# A Day in San Blas



## pcflvly (Jan 24, 2018)

I woke early, rebuilt my fire, and watched the people make their way to their work at a campo farther down the road. I ate breakfast, packed my bike, and rode on. 
I'd been camped on the river so it was uphill, a long hill, and three quarters of the way up, I met a bird, Robin. He was wearing a striped rasta hat and resting by the road. He'd spent four days hitching from Temaulipas, on the Gulf of Mexico, to where I met him twenty five kilometers from the Pacific. 
Robin was my true brother. He gave me the same message that I give to others. Same spirit of freedom and purpose. He also gave me the mota of Temaulipas. 
I rode on and the rest of the way was a series of rivers and mountains through a cultivated jungle paradise. It was up and down and I took plenty of rests. I was celebrating that there was much less traffic, enjoying the incredible beauty of the area, and relishing the blessing that Robin had given me as I rode off up the mountain, "fuerte", strength. 
Then I arrived at the city, San Blas. The entrance had a large white arch over the street and as I rode under it, a truck pulled over in front of me and out of the back flew Robin. I didn't recognize him at first because he'd lost his hat.

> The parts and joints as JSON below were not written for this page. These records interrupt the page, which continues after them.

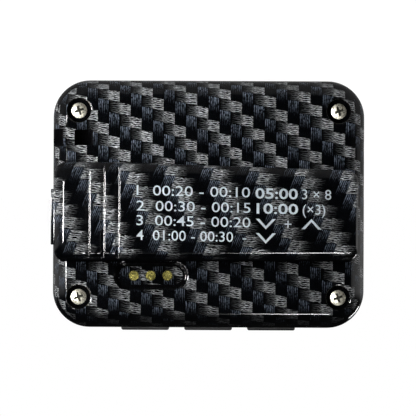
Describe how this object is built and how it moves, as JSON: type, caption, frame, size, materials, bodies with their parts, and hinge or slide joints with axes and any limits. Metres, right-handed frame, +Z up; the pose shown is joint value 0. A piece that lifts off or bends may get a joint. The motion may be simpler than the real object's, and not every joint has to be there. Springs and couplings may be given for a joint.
{
  "type": "interval timer",
  "caption": "Pocket interval timer in a carbon weave printed case with a display, push buttons on the top edge, a sprung belt clip, a lanyard bar and a charging recess.",
  "frame": {"origin": "centre of the flat bottom edge of the case, halfway through the case's depth", "axes": "+Z up towards the push buttons, +Y backwards out of the belt clip's side, +X to the right as the display is read from the front"},
  "size_m": [0.064, 0.0222, 0.0516],
  "materials": {
    "weave_print": "moulded black plastic with a printed carbon weave under satin lacquer",
    "seal_rubber": "soft dark grey silicone rubber",
    "screw_nickel": "nickel plated steel, slightly warm",
    "lens_acrylic": "clear hard-coated acrylic with a black border behind",
    "tape_black": "black adhesive film",
    "polariser_film": "grey-green film",
    "display_glass": "clear float glass",
    "segment_dark": "dark figure strokes",
    "light_guide": "milky light guide",
    "zebra_rubber": "layered rubber connector, pinkish grey",
    "frame_plastic": "light grey moulded plastic",
    "board_green": "green solder mask over glass fibre board",
    "chip_black": "black moulding compound",
    "crystal_can": "bright drawn metal can",
    "passive_ceramic": "brown ceramic chips",
    "button_black": "black moulded plastic, fine satin texture",
    "plunger_tan": "tan moulded plastic",
    "disc_brass": "bright rolled brass",
    "ceramic_white": "silvered white ceramic",
    "lead_sheath": "soft sheath of thin leads",
    "steel_bright": "ground bright steel",
    "weight_tungsten": "sintered heavy metal",
    "boot_rubber": "black soft rubber",
    "pouch_foil": "satin laminated foil",
    "foam_tape": "white foam tape",
    "plug_nylon": "natural nylon",
    "contact_gold": "gold plated brass",
    "magnet_nickel": "nickel plated magnet",
    "spring_steel": "drawn spring wire"
  },
  "bodies": {
    "case": {"front_shell": "weave_print", "rear_cover": "weave_print", "case_seal": "seal_rubber", "case_screws": "screw_nickel", "display_lens": "lens_acrylic", "lens_tape": "tape_black", "lcd_polarisers": "polariser_film", "lcd_glass": "display_glass", "lcd_segments": "segment_dark", "backlight_panel": "light_guide", "zebra_strips": "zebra_rubber", "lcd_frame": "frame_plastic", "main_board": "board_green", "board_screws": "screw_nickel", "microcontroller": "chip_black", "timing_crystal": "crystal_can", "board_passives": "passive_ceramic", "charge_controller": "chip_black", "switch_housings": "chip_black", "buzzer_disc": "disc_brass", "buzzer_ceramic": "ceramic_white", "buzzer_leads": "lead_sheath", "motor_can": "steel_bright", "motor_boot": "boot_rubber", "motor_leads": "lead_sheath", "battery_pouch": "pouch_foil", "battery_tape": "foam_tape", "protection_board": "board_green", "battery_plug": "plug_nylon", "battery_leads": "lead_sheath", "contact_board": "board_green", "charge_contacts": "contact_gold", "contact_leads": "lead_sheath", "charge_magnets": "magnet_nickel", "clip_spring": "spring_steel"},
    "clip": {"clip_lever": "weave_print", "clip_pin": "steel_bright"},
    "down_button": {"button_down": "button_black", "plunger_down": "plunger_tan"},
    "start_button": {"button_start": "button_black", "plunger_start": "plunger_tan"},
    "up_button": {"button_up": "button_black", "plunger_up": "plunger_tan"},
    "motor_rotor": {"motor_shaft": "steel_bright", "motor_weight": "weight_tungsten"}
  },
  "joints": [
    {"name": "clip_open", "type": "hinge", "parent": "case", "child": "clip", "pos_m": [-0.013, 0.0103, 0.0271], "axis": [0, 0, 1], "range_deg": [0, 12], "stiffness_Nm_per_rad": 0.3, "springref_deg": -14.32, "deforming": ["clip_spring"]},
    {"name": "down_press", "type": "slide", "parent": "case", "child": "down_button", "axis": [0, 0, -1], "range_m": [0, 0.0004], "stiffness_N_per_m": 1500, "springref_m": -0.0004},
    {"name": "start_press", "type": "slide", "parent": "case", "child": "start_button", "axis": [0, 0, -1], "range_m": [0, 0.0004], "stiffness_N_per_m": 1500, "springref_m": -0.0004},
    {"name": "up_press", "type": "slide", "parent": "case", "child": "up_button", "axis": [0, 0, -1], "range_m": [0, 0.0004], "stiffness_N_per_m": 1500, "springref_m": -0.0004},
    {"name": "motor_spin", "type": "hinge", "parent": "case", "child": "motor_rotor", "pos_m": [-0.012, 0.003, 0.0255], "axis": [1, 0, 0], "continuous": true}
  ]
}
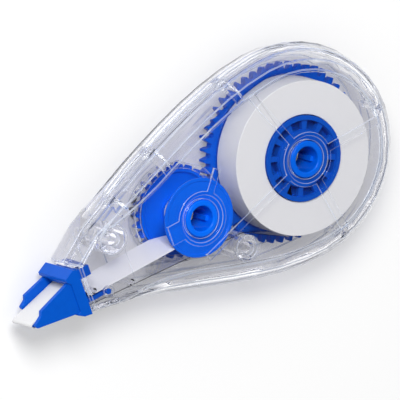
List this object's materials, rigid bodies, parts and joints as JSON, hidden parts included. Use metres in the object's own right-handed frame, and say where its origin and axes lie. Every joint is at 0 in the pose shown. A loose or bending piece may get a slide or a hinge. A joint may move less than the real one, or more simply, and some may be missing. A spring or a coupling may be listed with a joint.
{
  "type": "correction tape dispenser",
  "caption": "Clear drop-shaped correction tape dispenser with a blue tape head, meshing supply and take-up gears, a white tape roll and the tape run between them.",
  "frame": {"origin": "middle of the overall length and width, on the surface that the rear cover lies on", "axes": "+X from the tape head to the round rear end, +Y across the case towards its taller side, +Z out of the front cover"},
  "size_m": [0.0774, 0.0378, 0.011],
  "materials": {
    "clear_plastic": "clear polystyrene, polished, with bright edges",
    "clear_film": "thin clear film",
    "backing_film": "bare backing ribbon, smooth",
    "blue_plastic": "moulded satin blue plastic",
    "white_tape": "matt off-white correction tape",
    "spring_steel": "bright wave washer",
    "friction_rubber": "matt dark rubber"
  },
  "bodies": {
    "case": {"rear_cover": "clear_plastic", "front_cover": "clear_plastic", "tape_guard": "clear_plastic", "tape_head": "blue_plastic", "tape_tip": "blue_plastic", "fresh_tape_run": "white_tape", "tip_tape_fold": "white_tape", "used_tape_run": "white_tape"},
    "supply_drive": {"supply_gear": "blue_plastic", "roll_backing_disc": "clear_film", "clutch_spring": "spring_steel", "clutch_ring": "friction_rubber"},
    "supply_spool": {"supply_bobbin": "blue_plastic", "tape_roll": "white_tape"},
    "take_up": {"take_up_gear": "blue_plastic", "take_up_core": "blue_plastic", "used_tape_winding": "backing_film"}
  },
  "joints": [
    {"name": "supply_spin", "type": "hinge", "parent": "case", "child": "supply_drive", "pos_m": [0.01963, -0.0005, 0.005], "axis": [0, 0, 1], "continuous": true},
    {"name": "bobbin_slip", "type": "hinge", "parent": "supply_drive", "child": "supply_spool", "pos_m": [0.01963, -0.0005, 0.0064], "axis": [0, 0, 1], "continuous": true},
    {"name": "take_up_spin", "type": "hinge", "parent": "case", "child": "take_up", "pos_m": [-0.0026, -0.0005, 0.005], "axis": [0, 0, 1], "continuous": true}
  ],
  "couplings": [
    {"joint": "take_up_spin", "follows": "supply_spin", "ratio": -2}
  ]
}
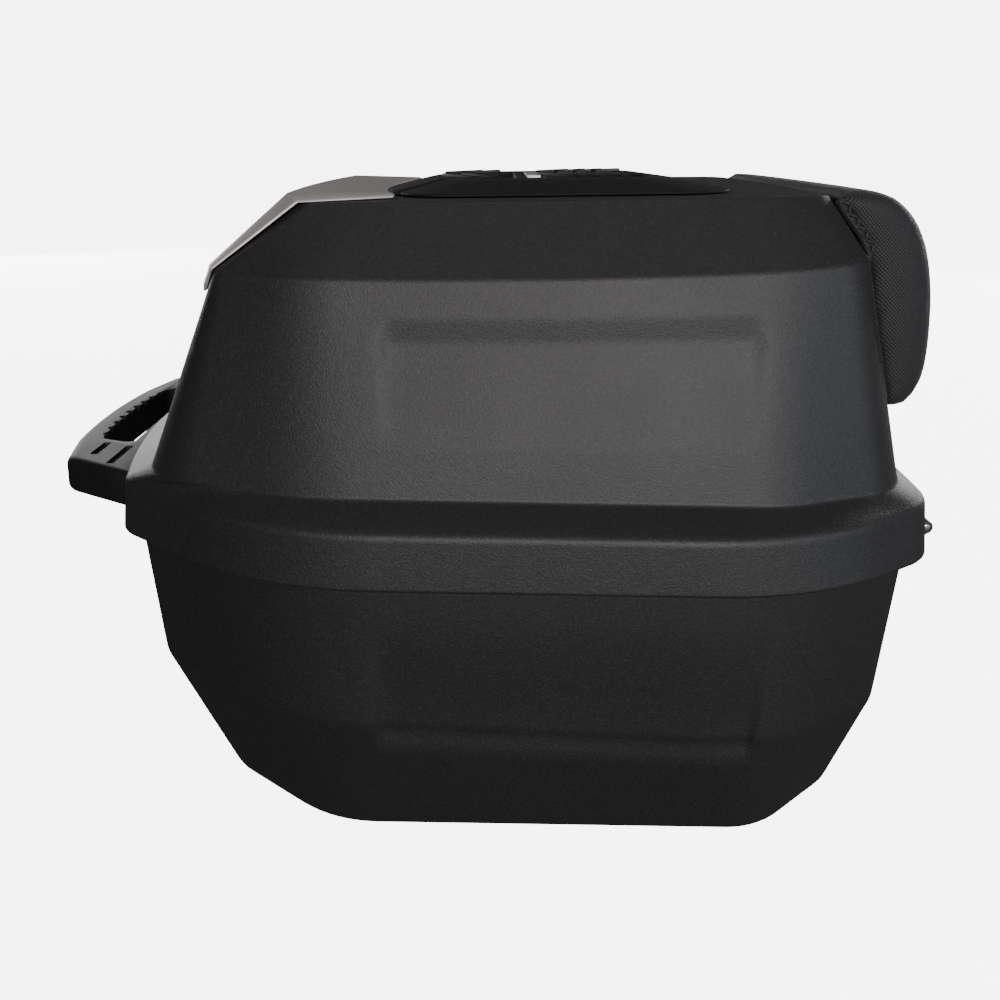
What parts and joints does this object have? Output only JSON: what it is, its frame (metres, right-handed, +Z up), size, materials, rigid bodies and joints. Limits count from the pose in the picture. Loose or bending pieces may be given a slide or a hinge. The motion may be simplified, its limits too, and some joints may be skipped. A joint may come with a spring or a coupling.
{
  "type": "motorcycle luggage case",
  "caption": "Hard motorcycle luggage case with hinged clam-shell lid, key-locked press button, carry handle, padded backrest and quick-release base.",
  "frame": {"origin": "centre of the base's flat underside, where it seats on the carrier plate", "axes": "+X towards the motorcycle's front, where the hinges and the backrest are; -X towards the carry handle and the lock; +Z up; the case is symmetric about Y = 0 apart from the lock and the springs"},
  "size_m": [0.4968, 0.422, 0.3447],
  "materials": {
    "black_plastic": "fine moulded grain",
    "inner_plastic": "satin moulded",
    "rubber": "matt",
    "silver_trim": "satin silver",
    "bright_steel": "bright",
    "zinc_plated": "zinc plated",
    "woven_cushion": "fine diamond weave over foam"
  },
  "bodies": {
    "base": {"base_shell": "black_plastic", "button_spring": "bright_steel", "handle": "black_plastic", "handle_screw_left_1": "zinc_plated", "handle_screw_left_2": "zinc_plated", "handle_screw_right_1": "zinc_plated", "handle_screw_right_2": "zinc_plated", "hinge_pin_left": "bright_steel", "hinge_pin_right": "bright_steel", "latch_cover": "inner_plastic", "latch_pin": "bright_steel", "latch_spring": "bright_steel", "lock_housing": "black_plastic", "lock_screw_left": "zinc_plated", "lock_screw_right": "zinc_plated", "release_housing": "inner_plastic", "release_screw_left_1": "zinc_plated", "release_screw_left_2": "zinc_plated", "release_screw_right_1": "zinc_plated", "release_screw_right_2": "zinc_plated", "release_spring": "bright_steel", "rim_seal": "rubber"},
    "lid": {"backrest_pad": "woven_cushion", "backrest_plate": "inner_plastic", "backrest_screw_1": "zinc_plated", "backrest_screw_2": "zinc_plated", "backrest_screw_3": "zinc_plated", "backrest_screw_4": "zinc_plated", "badge_plate": "silver_trim", "lid_shell": "black_plastic", "lid_striker": "bright_steel", "lid_trim": "silver_trim", "striker_screw_left": "zinc_plated", "striker_screw_right": "zinc_plated", "top_cover": "black_plastic", "top_cover_screw_1": "zinc_plated", "top_cover_screw_2": "zinc_plated", "top_cover_screw_3": "zinc_plated", "top_cover_screw_4": "zinc_plated", "trim_clip_left": "zinc_plated", "trim_clip_right": "zinc_plated"},
    "lid_button": {"lid_button": "black_plastic"},
    "key_barrel": {"lock_barrel": "zinc_plated", "barrel_cam": "zinc_plated"},
    "latch": {"latch_lever": "bright_steel"},
    "release": {"release_button": "black_plastic", "release_slide": "bright_steel"}
  },
  "joints": [
    {"name": "lid_hinge", "type": "hinge", "parent": "base", "child": "lid", "pos_m": [0.243, 0, 0.159], "axis": [0, 1, 0], "range_deg": [0, 95]},
    {"name": "lid_button_press", "type": "slide", "parent": "base", "child": "lid_button", "axis": [1, 0, 0], "range_m": [0, 0.0032], "stiffness_N_per_m": 400, "springref_m": -0.004, "deforming": ["button_spring"]},
    {"name": "key_turn", "type": "hinge", "parent": "lid_button", "child": "key_barrel", "pos_m": [-0.2, 0, 0.134], "axis": [1, 0, 0], "range_deg": [0, 90]},
    {"name": "latch_turn", "type": "hinge", "parent": "base", "child": "latch", "pos_m": [-0.179, 0, 0.112], "axis": [0, 1, 0], "range_deg": [0, 6]},
    {"name": "release_press", "type": "slide", "parent": "base", "child": "release", "axis": [1, 0, 0], "range_m": [0, 0.008], "stiffness_N_per_m": 500, "springref_m": -0.004, "deforming": ["release_spring"]}
  ],
  "couplings": [
    {"joint": "latch_turn", "follows": "lid_button_press", "rad_per_m": 29.5}
  ]
}
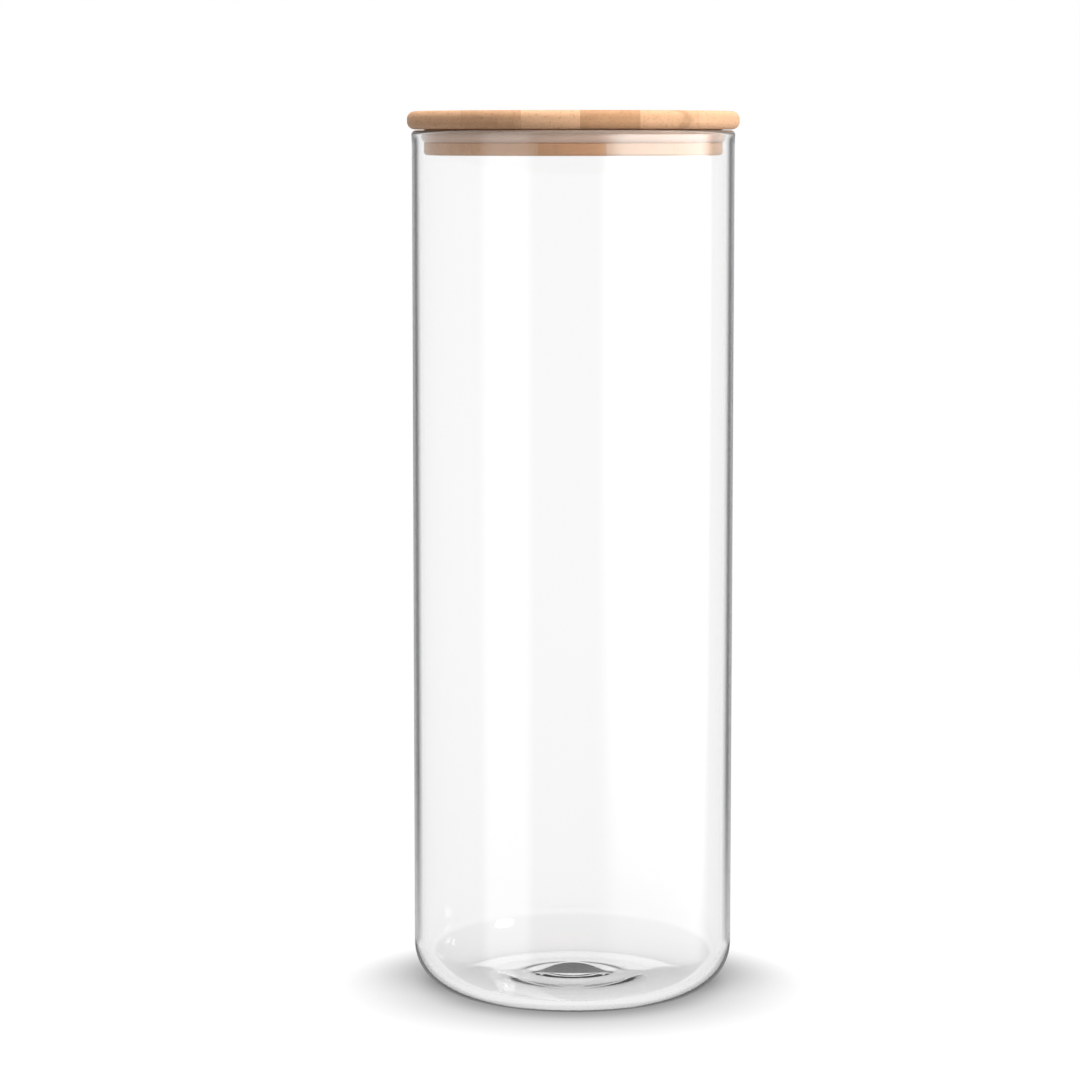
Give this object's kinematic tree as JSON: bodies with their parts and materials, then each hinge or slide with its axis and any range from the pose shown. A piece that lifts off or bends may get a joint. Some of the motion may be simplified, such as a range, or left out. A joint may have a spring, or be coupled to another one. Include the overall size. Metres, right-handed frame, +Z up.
{
  "type": "lidded glass canister",
  "caption": "Tall straight glass storage canister with a rounded foot and a flat bamboo lid that pushes in on a silicone seal and lifts straight off.",
  "frame": {"origin": "centre of the flat ring that the canister stands on, on the lid's and the body's common axis", "axes": "+Z up along the common axis of the body and the lid, the way the lid lifts off; the object is round, so +X and +Y are any two level directions"},
  "size_m": [0.103, 0.103, 0.2759],
  "materials": {
    "clear_glass": "clear, polished",
    "bamboo": "fine sanded, thin satin oil",
    "clear_silicone": "translucent, soft satin"
  },
  "bodies": {
    "canister": {"glass_body": "clear_glass"},
    "lid": {"lid_disc": "bamboo", "lid_plug": "bamboo", "lid_seal": "clear_silicone"}
  },
  "joints": [
    {"name": "lid_lift", "type": "slide", "parent": "canister", "child": "lid", "axis": [0, 0, 1], "range_m": [0, 0.03]}
  ]
}
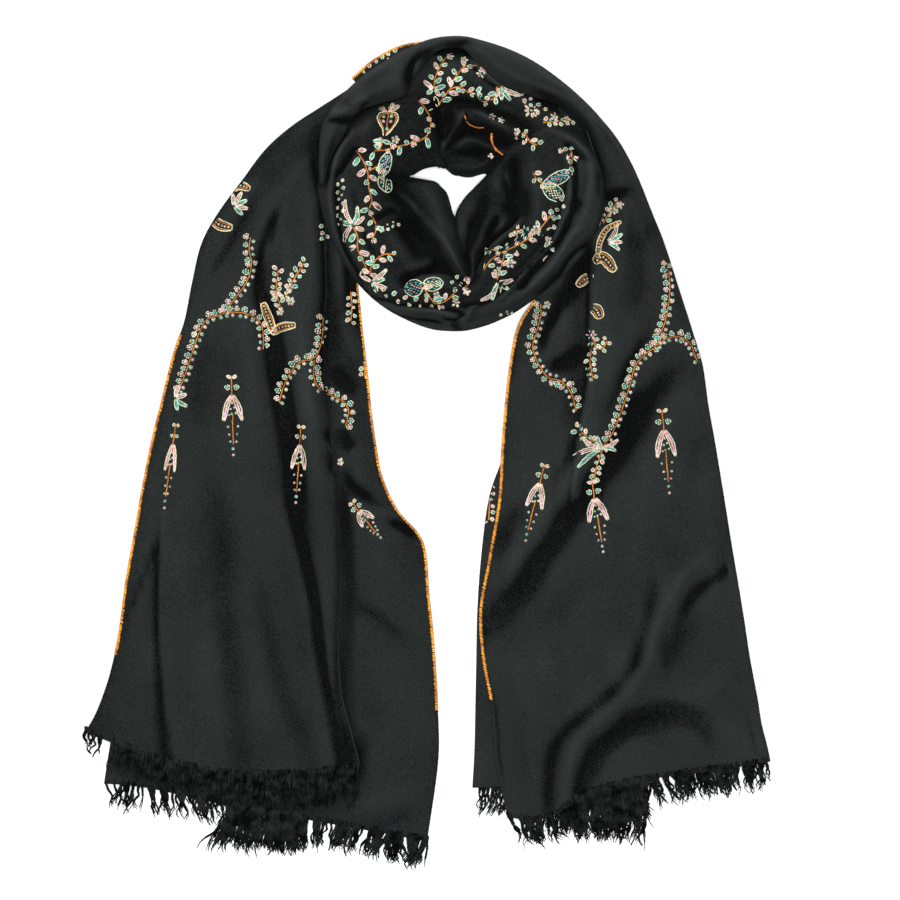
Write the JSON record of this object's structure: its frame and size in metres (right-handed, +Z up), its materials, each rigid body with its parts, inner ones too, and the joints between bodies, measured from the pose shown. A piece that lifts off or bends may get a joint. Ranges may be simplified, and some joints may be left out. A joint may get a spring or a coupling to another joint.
{
  "type": "pashmina shawl",
  "caption": "Embroidered wool shawl laid flat in one loop, with a cowled neck opening, two long folded tails and fringed hems.",
  "frame": {"origin": "middle of the footprint on the surface that the shawl lies on", "axes": "+Y from the tails' hems towards the top of the loop, +X towards the tail that lies on the right seen from above, +Z up, away from the surface"},
  "size_m": [0.6002, 0.731, 0.0502],
  "materials": {
    "wool": "matt fine wool twill with a soft sheen",
    "fringe": "matt loose wool yarn",
    "edging": "orange whip-stitched thread with a soft sheen",
    "embroidery": "satin-stitched cotton thread in cream, pink, teal and orange"
  },
  "bodies": {
    "root": {"fringe_left_back": "fringe", "fringe_left_front": "fringe", "fringe_left_middle": "fringe", "fringe_right_back": "fringe", "fringe_right_front": "fringe", "loop_front": "wool", "loop_left": "wool", "loop_right": "wool", "nape_inner": "wool", "nape_over": "wool", "nape_under": "wool", "tail_left": "wool", "tail_right": "wool"}
  },
  "joints": []
}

We were both aware of the significance that we arrived in the same moment. We talked for a few minutes then agreed to meet later on the beach. 
I rode on to find the plaza and to find the restaurant where I had an introduction to Pompis, a longboard surfing champion and the host at Stoner Beach. I also needed tortillas. I found the tortillaria first and they gave me a sample of a fresh baked corn tortilla. I asked for a quarter kilo but before she could package them for me, a man and I struck up a conversation. He wanted the whole story too. She listened and by the time the man left, the tortillas had become free. She said, "gratis" and wouldn't accept any money for them but permitted me to give her gifts. 
I rode on to the park at the corner to the beach and met Robin again. I asked him if he was hungry and showed him the stack of still hot tortillas that I had to share. We ate together then, refried beans, onion, and avocado. We smoked together. Brothers. 
We walked together towards the beach but I stopped at a little tienda where some men were sitting outside at a table. The American offered me beer. He was hungry for English, an older man who had lived there for two years. I became friends with all the other men. I visited them again later but first I rode down to Stoners Surf Camp. 
Stoners Surf Camp is a restaurant on the beach with cabanas to rent and the camping is only fifty pesos a night. The staff are very friendly and share the mota freely but before I camped I rode back to the plaza. I met a wild eyed drunk, the tequila guy. He was younger, but sure to age quickly with his addiction to alcohol. We became friends. 
I met the government workers protesting the fact that they hadn't been paid in two months. I asked them a lot of questions and found the information useful for other conversations a bit later. 
Then I noticed the San Blas Social Club. The atmosphere was ambient with jazz music on the stereo. There was a light haze of smoke rising from the end of the bar where the proprietor, a perfect double for Humphrey Bogart in Casablanca, was having a cigarette. He even had the gravelly voice of Bogart. I ordered a beer and used the WiFi. 
When I left the social club, my tequila drunk friend was right at the door and in his hand he held a nugget of mota which he put in my hand. Brothers. He begged me for tequila money a bit later and I required help from another guy who was bilingual to explain that I didn't have much money. 
Then I met the guy with the cute little girl. He was a bicyclist also and showed me pictures of his last ride and of a hike that he took in the mountains. He fed me some of the fried bread sold in the stand we were next to. His little girl showed me her bike. She was four. 
I rode back to Stoners then. There was an American boy smoking a joint with the older Mexican overnight worker. I joined them. I slept peacefully to the sound of the waves.


----------